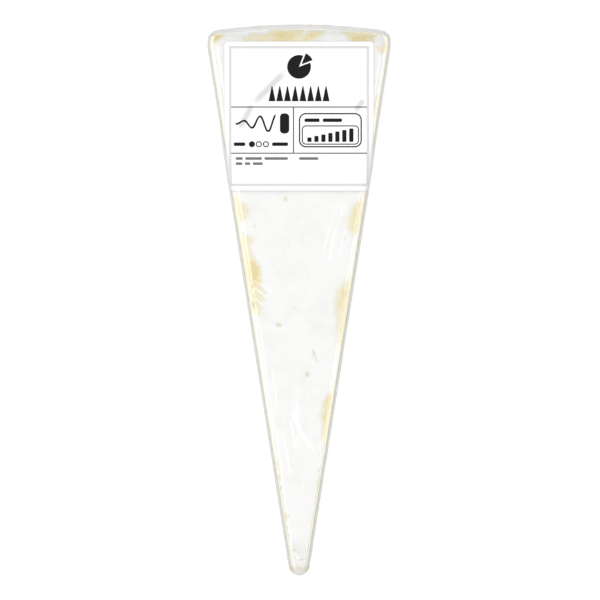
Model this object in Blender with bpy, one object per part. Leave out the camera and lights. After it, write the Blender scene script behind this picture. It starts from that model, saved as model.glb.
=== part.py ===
"""A wedge of brie as a shop sells it: one twentieth of a large wheel, shut tight in clear film, with a
square paper label that folds down over the film's long edges.

The pack lies flat. Its round heel is at +Y, its point at -Y and its label on top. Lengths are in metres.
The origin is in the middle of the pack's base.
"""

import math

import bmesh
import bpy
from mathutils import Vector

MM = 0.001

# The wheel, and the piece cut from it
WHEEL_RADIUS = 180 * MM
CUT_HALF_ANGLE = math.radians(9)

# The film that closes round the piece
PACK_LENGTH = 171.5 * MM
PACK_HEIGHT = 32.4 * MM
FILM_STANDOFF = 1.1 * MM
HEEL_CORNER = 4.2 * MM
POINT_CORNER = 3.1 * MM
LEAST_CORNER = 0.7 * MM

# How far the edges are rounded, over the top and under the base, and how far soft paste swells the walls
HEEL_EDGE = {"top": 6.5 * MM, "base": 4.5 * MM, "belly": 0.6 * MM}
CUT_EDGE = {"top": 2.7 * MM, "base": 1.6 * MM, "belly": 0.8 * MM}
POINT_EDGE = {"top": 1.8 * MM, "base": 1.2 * MM, "belly": 0.2 * MM}

# The low swells of the rind under the film
SWELL_HEIGHT = 0.28 * MM
SWELL_LENGTH = 31 * MM
SWELL_WIDTH = 17 * MM

# The label
LABEL_SIDE = 46.5 * MM
LABEL_MIDDLE_Y = 57.2 * MM
LABEL_THICKNESS = 0.3 * MM
LABEL_GAP = 0.3 * MM
LABEL_CORNER = 1.0 * MM
LABEL_FOLD_ZONE = 10 * MM

# How finely the faces are divided
POINT_ARC_STEPS = 5
POINT_FLAT_STEPS = 2
HEEL_ARC_STEPS = 3
HEEL_STEPS = 6
CUT_STEPS = 34
EDGE_TURN_STEPS = 4
HEEL_TURN_STEPS = 2
WALL_STEPS = 4
LABEL_ROWS = 18
LABEL_FLAT_COLUMNS = 8
LABEL_FOLD_COLUMNS = 9

WHEEL_CENTRE_Y = PACK_LENGTH / 2 - FILM_STANDOFF - WHEEL_RADIUS
QUARTER_TURN = math.pi / 2


def spaced(start, end, steps):
    """Evenly spaced values from start to end, with both ends."""
    return [start + (end - start) * i / steps for i in range(steps + 1)]


def mix(a, b, share):
    return a + (b - a) * share


def turned(angle):
    return Vector((math.cos(angle), math.sin(angle)))


# Shape of the pack


def wall_inset(z, edge):
    """How far the wall stands inside the pack's widest line, at height z."""
    from_top = PACK_HEIGHT - z
    radius, reach = (edge["top"], from_top) if from_top < z else (edge["base"], z)
    rounding = 0.0
    if reach < radius:
        rounding = radius - math.sqrt(max(radius**2 - (radius - reach) ** 2, 0.0))
    return rounding + edge["belly"] * (1 - math.sin(math.pi * z / PACK_HEIGHT))


def cut_line(z):
    """(half angle, offset) of the cut wall at height z: the line leans by the angle from +Y, and the wheel's
    centre lies the offset inside it. The wall's edges grow rounder from the point to the heel, so the line
    turns a little with the height."""
    near_x, near_y = cut_point(0.0, FILM_STANDOFF - wall_inset(z, POINT_EDGE))
    far_x, far_y = cut_point(WHEEL_RADIUS, FILM_STANDOFF - wall_inset(z, CUT_EDGE))
    angle = math.atan2(far_x - near_x, far_y - near_y)
    offset = near_x * math.cos(angle) - (near_y - WHEEL_CENTRE_Y) * math.sin(angle)
    return angle, offset


def cut_point(along, out):
    """The plan position `along` the right cut face from the wheel's centre, and `out` of that face."""
    sin, cos = math.sin(CUT_HALF_ANGLE), math.cos(CUT_HALF_ANGLE)
    return along * sin + out * cos, WHEEL_CENTRE_Y + along * cos - out * sin


def wall_x(y, z):
    """Half the pack's width at y and height z, away from its ends."""
    angle, offset = cut_line(z)
    return ((y - WHEEL_CENTRE_Y) * math.sin(angle) + offset) / math.cos(angle)


def swell(x, y):
    """The height that the uneven rind adds to the top."""
    along = math.sin(y / SWELL_LENGTH * math.tau / 2 + 0.7) + 0.6 * math.sin(y / SWELL_LENGTH * math.tau + 2.1)
    return SWELL_HEIGHT * (0.5 * along + 0.5 * math.cos(x / SWELL_WIDTH * math.pi + y / SWELL_LENGTH))


def lifted(x, y, z):
    """The point with the top's swells added. They fade out down the walls."""
    share = max(0.0, (z / PACK_HEIGHT - 0.6) / 0.4)
    return Vector((x, y, z + swell(x, y) * share))


def right_half(z):
    """(point side, cut side, heel side) of the right half of the outline at height z. Each side ends in the
    middle of a rounded corner."""
    angle, offset = cut_line(z)
    sin, cos = math.sin(angle), math.cos(angle)
    centre = Vector((0, WHEEL_CENTRE_Y))
    along, out = Vector((sin, cos)), Vector((cos, -sin))

    point_radius = max(POINT_CORNER - wall_inset(z, POINT_EDGE), LEAST_CORNER)
    point_y = wall_inset(z, POINT_EDGE) - PACK_LENGTH / 2
    inside = offset - point_radius
    reach = (point_y + point_radius - WHEEL_CENTRE_Y + inside * sin) / cos
    point_centre = centre + along * reach + out * inside

    heel_radius = max(HEEL_CORNER - wall_inset(z, CUT_EDGE), LEAST_CORNER)
    rim = WHEEL_RADIUS + FILM_STANDOFF - wall_inset(z, HEEL_EDGE)
    inside = offset - heel_radius
    reach = math.sqrt((rim - heel_radius) ** 2 - inside**2)
    heel_centre = centre + along * reach + out * inside
    rim_angle = math.atan2(heel_centre.y - centre.y, heel_centre.x)

    point_turns = spaced(-QUARTER_TURN, -angle, 2 * POINT_ARC_STEPS)
    point_arc = [point_centre + point_radius * turned(a) for a in point_turns]
    heel_turns = spaced(-angle, rim_angle, 2 * HEEL_ARC_STEPS)
    heel_arc = [heel_centre + heel_radius * turned(a) for a in heel_turns]
    middle = Vector((0, point_y))
    flat = [middle.lerp(point_arc[0], s) for s in spaced(0, 1, POINT_FLAT_STEPS // 2)]
    wall = [point_arc[-1].lerp(heel_arc[0], s) for s in spaced(0, 1, CUT_STEPS)]
    heel = [centre + rim * turned(a) for a in spaced(rim_angle, QUARTER_TURN, HEEL_STEPS // 2)]
    return (
        flat + point_arc[1 : POINT_ARC_STEPS + 1],
        point_arc[POINT_ARC_STEPS:-1] + wall + heel_arc[1 : HEEL_ARC_STEPS + 1],
        heel_arc[HEEL_ARC_STEPS:-1] + heel,
    )


def mirrored(points):
    return [Vector((-p.x, p.y)) for p in points]


def outline(z):
    """(point side, right side, heel side, left side) at height z. The ends run from left to right, and the
    long sides from the point to the heel."""
    point, cut, heel = right_half(z)
    return (
        mirrored(point[:0:-1]) + point,
        cut,
        mirrored(heel[:-1]) + heel[::-1],
        mirrored(cut),
    )


def patch(point, right, heel, left):
    """Rows of points that fill the outline: the sum of the two ways of joining opposite sides, less the
    straight-sided figure between the corners."""
    rows = []
    for j in range(len(left)):
        v = j / (len(left) - 1)
        row = []
        for i in range(len(point)):
            u = i / (len(point) - 1)
            ends = mix(point[i], heel[i], v)
            sides = mix(left[j], right[j], u)
            corners = mix(mix(point[0], point[-1], u), mix(heel[0], heel[-1], u), v)
            row.append(ends + sides - corners)
        rows.append(row)
    return rows


def loop_of(rows):
    """The border of a patch, once round, anticlockwise seen from above."""
    return (
        rows[0]
        + [row[-1] for row in rows[1:]]
        + rows[-1][-2::-1]
        + [row[0] for row in rows[-2:0:-1]]
    )


def heights():
    """The heights of the rings between base and top, closer together where the edges turn."""
    levels = []
    for end in ("base", "top"):
        turns = spaced(0, QUARTER_TURN, EDGE_TURN_STEPS)[1:]
        small = [CUT_EDGE[end] * (1 - math.cos(a)) for a in turns]
        large = spaced(CUT_EDGE[end], HEEL_EDGE[end], HEEL_TURN_STEPS)[1:]
        levels.append(small + large)
    base, top = levels
    walls = spaced(base[-1], PACK_HEIGHT - top[-1], WALL_STEPS)[1:-1]
    return base + walls + [PACK_HEIGHT - h for h in reversed(top)]


def add_patch(bm, rows, facing_up):
    for low, high in zip(rows, rows[1:]):
        for i in range(len(low) - 1):
            corners = [low[i], low[i + 1], high[i + 1], high[i]]
            bm.faces.new(corners if facing_up else corners[::-1])


def join_loops(bm, lower, upper):
    """Walls between two closed loops of as many points."""
    for i, corner in enumerate(lower):
        after = (i + 1) % len(lower)
        bm.faces.new((corner, lower[after], upper[after], upper[i]))


def pack_mesh():
    """The outside of the film: a flat base, rings up the walls, and a top with low swells."""
    bm = bmesh.new()
    base = [[bm.verts.new((p.x, p.y, 0)) for p in row] for row in patch(*outline(0.0))]
    top = [
        [bm.verts.new(lifted(p.x, p.y, PACK_HEIGHT)) for p in row]
        for row in patch(*outline(PACK_HEIGHT))
    ]
    loops = [loop_of(base)]
    for z in heights():
        point, right, heel, left = outline(z)
        ring = point + right[1:] + heel[-2::-1] + left[-2:0:-1]
        loops.append([bm.verts.new(lifted(p.x, p.y, z)) for p in ring])
    loops.append(loop_of(top))
    for lower, upper in zip(loops, loops[1:]):
        join_loops(bm, lower, upper)
    add_patch(bm, base, facing_up=False)
    add_patch(bm, top, facing_up=True)
    return bm


# The label, laid over the film


def heel_drop(x, y):
    """How far the film has curved down towards the heel at this place on the top."""
    radius = HEEL_EDGE["top"]
    flat_rim = WHEEL_RADIUS + FILM_STANDOFF - HEEL_EDGE["belly"] - radius
    past = math.hypot(x, y - WHEEL_CENTRE_Y) - flat_rim
    return radius - math.sqrt(radius**2 - past**2) if past > 0 else 0.0


def draped(across, y, lift):
    """The place that lies `across` from the middle of the pack, measured over the film's surface, and `lift`
    outside it. Past the flat top it turns round the cut edge and runs down the wall."""
    along = (y - WHEEL_CENTRE_Y) / WHEEL_RADIUS
    radius = mix(POINT_EDGE["top"], CUT_EDGE["top"], along)
    beyond = max(abs(across) - wall_x(y, PACK_HEIGHT), 0.0)
    turn = min(beyond / radius, QUARTER_TURN)
    down = max(beyond - radius * QUARTER_TURN, 0.0)
    z = PACK_HEIGHT - radius * (1 - math.cos(turn)) - down
    x = abs(across) if turn == 0 else wall_x(y, z)
    at = lifted(x, y, z)
    at.z += lift * math.cos(turn) - heel_drop(x, y) * math.cos(turn)
    at.x += lift * math.sin(turn)
    at.x = math.copysign(at.x, across)
    return at


def label_columns():
    """Distances across the label, closer together where it folds over the pack's edges."""
    half = LABEL_SIDE / 2
    fold = half - LABEL_FOLD_ZONE
    return (
        spaced(-half, -fold, LABEL_FOLD_COLUMNS)[:-1]
        + spaced(-fold, fold, LABEL_FLAT_COLUMNS)
        + spaced(fold, half, LABEL_FOLD_COLUMNS)[1:]
    )


def corner_trim(across, up):
    """Pulls a point of the square label in to its rounded corner."""
    reach = LABEL_SIDE / 2 - LABEL_CORNER
    past = Vector((max(abs(across) - reach, 0.0), max(abs(up) - reach, 0.0)))
    if past.x > 0 and past.y > 0 and past.length > LABEL_CORNER:
        past *= LABEL_CORNER / past.length
    inner = Vector((min(abs(across), reach), min(abs(up), reach))) + past
    return math.copysign(inner.x, across), math.copysign(inner.y, up)


def label_mesh():
    """The label: two like faces, one over the other, and the rim that joins them."""
    bm = bmesh.new()
    half = LABEL_SIDE / 2
    edge_rows = [half - LABEL_CORNER * 0.3, half]
    rows_up = [-h for h in reversed(edge_rows)] + spaced(-half + LABEL_CORNER, half - LABEL_CORNER, LABEL_ROWS)
    rows_up += edge_rows
    faces = []
    for lift in (LABEL_GAP, LABEL_GAP + LABEL_THICKNESS):
        rows = []
        for up in rows_up:
            places = [corner_trim(across, up) for across in label_columns()]
            rows.append([bm.verts.new(draped(a, LABEL_MIDDLE_Y + u, lift)) for a, u in places])
        faces.append(rows)
    under, over = faces
    add_patch(bm, under, facing_up=False)
    add_patch(bm, over, facing_up=True)
    join_loops(bm, loop_of(under), loop_of(over))
    return bm


# Objects and their finish


def finish(name, colour, roughness, metallic=0.0):
    material = bpy.data.materials.new(name)
    material.use_nodes = True
    shader = material.node_tree.nodes["Principled BSDF"]
    shader.inputs["Base Color"].default_value = (*colour, 1)
    shader.inputs["Roughness"].default_value = roughness
    shader.inputs["Metallic"].default_value = metallic
    return material


def add_object(name, bm, material):
    mesh = bpy.data.meshes.new(name)
    bm.to_mesh(mesh)
    bm.free()
    mesh.shade_smooth()
    mesh.set_sharp_from_angle(angle=math.radians(40))
    mesh.materials.append(material)
    made = bpy.data.objects.new(name, mesh)
    bpy.context.scene.collection.objects.link(made)
    return made


def main():
    for old in list(bpy.data.objects):
        bpy.data.objects.remove(old)
    wrapped = finish("wrapped_brie", (0.93, 0.92, 0.86), 0.35)
    paper = finish("label_paper", (0.97, 0.97, 0.97), 0.5)
    add_object("wrapped_brie", pack_mesh(), wrapped)
    add_object("paper_label", label_mesh(), paper)


main()
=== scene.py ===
"""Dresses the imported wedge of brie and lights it.

The solid wrapped_brie is replaced by the cheese and the clear film that shuts round it, and the solid
paper_label by a thin printed label that follows the film. Lengths are in metres, colours are linear.
"""

import math
import random
from collections import namedtuple

import bpy
import numpy as np
from bpy.props import FloatProperty, FloatVectorProperty, PointerProperty
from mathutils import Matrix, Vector, noise
from mathutils.bvhtree import BVHTree


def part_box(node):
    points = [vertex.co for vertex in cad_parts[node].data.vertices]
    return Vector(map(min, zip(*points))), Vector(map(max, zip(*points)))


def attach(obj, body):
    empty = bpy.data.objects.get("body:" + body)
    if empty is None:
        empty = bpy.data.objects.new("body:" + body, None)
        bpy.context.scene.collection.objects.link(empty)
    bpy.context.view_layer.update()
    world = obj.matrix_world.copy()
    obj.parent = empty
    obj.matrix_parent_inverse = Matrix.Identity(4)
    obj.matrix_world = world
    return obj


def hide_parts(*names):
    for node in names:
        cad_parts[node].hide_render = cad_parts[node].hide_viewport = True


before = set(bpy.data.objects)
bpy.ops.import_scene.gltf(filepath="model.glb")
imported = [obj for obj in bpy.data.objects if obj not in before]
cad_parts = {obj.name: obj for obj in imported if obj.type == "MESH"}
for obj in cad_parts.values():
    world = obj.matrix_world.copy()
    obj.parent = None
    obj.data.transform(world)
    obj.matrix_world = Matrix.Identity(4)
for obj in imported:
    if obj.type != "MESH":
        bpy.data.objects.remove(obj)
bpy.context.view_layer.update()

bl_info = {
    "name": "Wrapped brie wedge",
    "version": (1, 0, 0),
    "blender": (4, 5, 0),
    "location": "3D View > Sidebar > Brie",
    "description": "Builds a wedge of brie in clear film, its label and a small studio",
    "category": "Object",
}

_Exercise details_
Please reproduce exactly the lines above, beginning with the first and ending with the line that contains "LEAST_CORNER = 0.7 * MM", and include nothing outside that range.

_Task result_
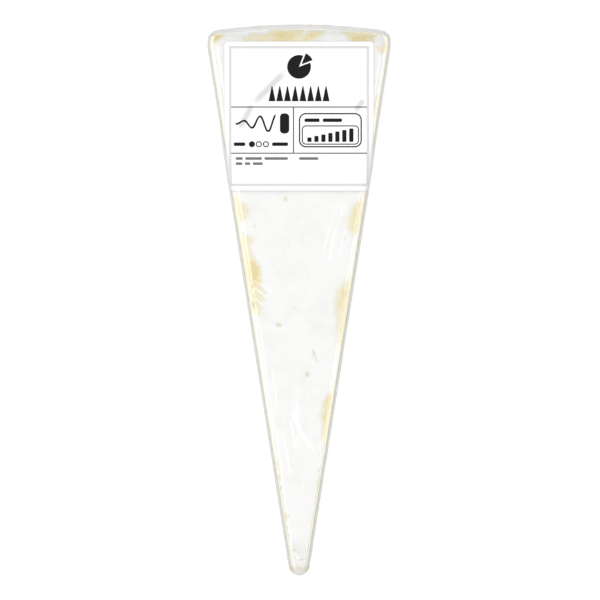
Model this object in Blender with bpy, one object per part. Leave out the camera and lights. After it, write the Blender scene script behind this picture. It starts from that model, saved as model.glb.
=== part.py ===
"""A wedge of brie as a shop sells it: one twentieth of a large wheel, shut tight in clear film, with a
square paper label that folds down over the film's long edges.

The pack lies flat. Its round heel is at +Y, its point at -Y and its label on top. Lengths are in metres.
The origin is in the middle of the pack's base.
"""

import math

import bmesh
import bpy
from mathutils import Vector

MM = 0.001

# The wheel, and the piece cut from it
WHEEL_RADIUS = 180 * MM
CUT_HALF_ANGLE = math.radians(9)

# The film that closes round the piece
PACK_LENGTH = 171.5 * MM
PACK_HEIGHT = 32.4 * MM
FILM_STANDOFF = 1.1 * MM
HEEL_CORNER = 4.2 * MM
POINT_CORNER = 3.1 * MM
LEAST_CORNER = 0.7 * MM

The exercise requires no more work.